What is needed: In exact form, please repeat the records from their opening line down to the line with "collar_edge = 0.15", including that line.

Rows:
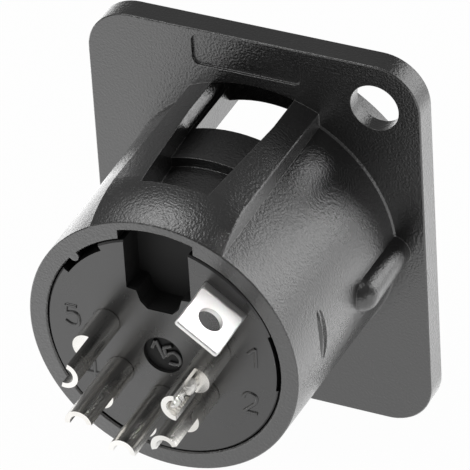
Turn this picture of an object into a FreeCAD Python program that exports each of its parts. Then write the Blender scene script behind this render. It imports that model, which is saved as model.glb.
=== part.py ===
# Panel mount XLR receptacle, five-contact male, 26 x 31 mm flange, all sizes in mm
# The connector's axis is Y: the mouth faces -Y, the solder side faces +Y, the 31 mm side stands along Z
# Origin: on the axis, in the rear face of the flange, the face that lies against a rear-mounted panel
import FreeCAD, Part
import math
import os

os.makedirs("parts", exist_ok=True)
V = FreeCAD.Vector

# Flange
flange_w = 26.0
flange_h = 31.0
flange_t = 2.0
corner_r = 3.5
front_edge = 0.06
rear_edge = 0.08

# Screw holes, on one diagonal and set in from two sides of the flange
screw_inset = 3.5
screw_r = 1.86
screw_land = 1.25

# Round collar around the mouth, in front of the flange
collar_inset = 1.0
collar_h = 2.0
collar_edge = 0.15

# Barrel behind the flange, set in from its long sides, with casting draft
barrel_inset = 2.31
barrel_draft = 0.25
barrel_len = 16.55
root_edge = 0.12
rim_edge = 0.08

# Wall between barrel and insert bore, and the step down to the mating cavity
barrel_wall = 1.39
seat_step = 0.95
seat_y = 11.2
mouth_lead = 0.5

# Latch block on top of the barrel, its end falling in an arc to just above the barrel's rim
block_w = 10.26
block_rise = 0.96
block_end_rise = 0.04
block_flat_y = 12.4
block_edge_r = 0.2
block_fall_share = 0.28

# Window in the latch block
window_front_w = 6.5
window_rear_w = 5.2
window_len = 13.0
sill_depth = 1.6
groove_depth = 0.75
groove_y0 = 7.5
groove_y1 = 11.0

# Latch hole and the keyway that leads to it
keyway_w = 5.8
keyway_depth = 0.82
latch_hole_y = 3.6

# Notch in the rear bore, beside the slot of the insert
rear_notch_w = 5.8
rear_notch_depth = 0.8

# Rounded key on the side of the barrel
side_key_r = 1.3
side_key_sink = 0.17
side_key_drop = 0.1
side_key_len = 5.6

# Recess in the rear of the flange for a casting mark, left bare
mark_w = 8.45
mark_h = 2.55
mark_x = 0.42
mark_drop = 1.73
mark_depth = 0.2
mark_corner = 0.55

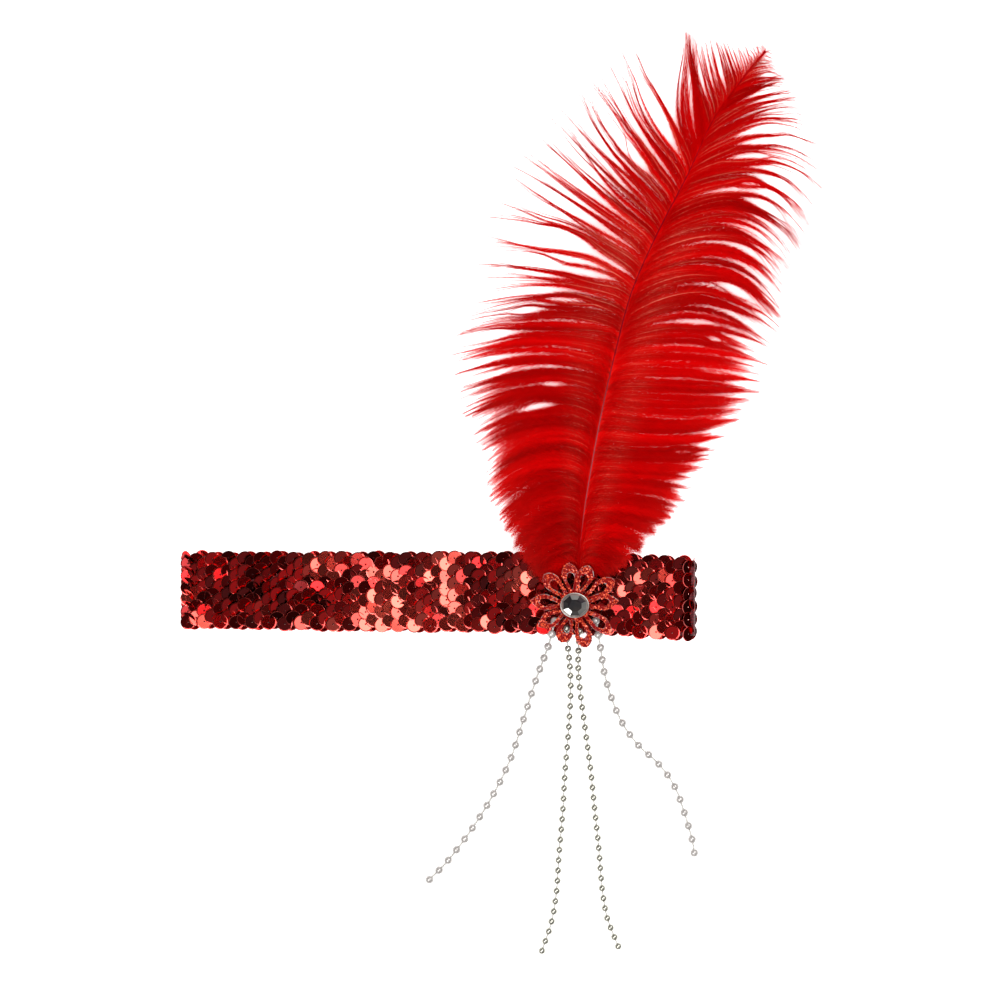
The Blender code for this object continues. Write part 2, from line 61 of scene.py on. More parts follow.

Expected answer:
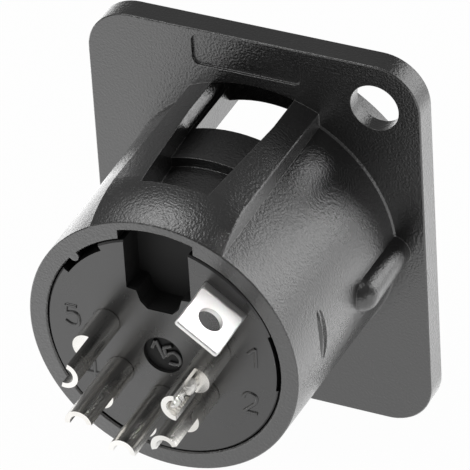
Turn this picture of an object into a FreeCAD Python program that exports each of its parts. Then write the Blender scene script behind this render. It imports that model, which is saved as model.glb.
=== part.py ===
# Panel mount XLR receptacle, five-contact male, 26 x 31 mm flange, all sizes in mm
# The connector's axis is Y: the mouth faces -Y, the solder side faces +Y, the 31 mm side stands along Z
# Origin: on the axis, in the rear face of the flange, the face that lies against a rear-mounted panel
import FreeCAD, Part
import math
import os

os.makedirs("parts", exist_ok=True)
V = FreeCAD.Vector

# Flange
flange_w = 26.0
flange_h = 31.0
flange_t = 2.0
corner_r = 3.5
front_edge = 0.06
rear_edge = 0.08

# Screw holes, on one diagonal and set in from two sides of the flange
screw_inset = 3.5
screw_r = 1.86
screw_land = 1.25

# Round collar around the mouth, in front of the flange
collar_inset = 1.0
collar_h = 2.0
collar_edge = 0.15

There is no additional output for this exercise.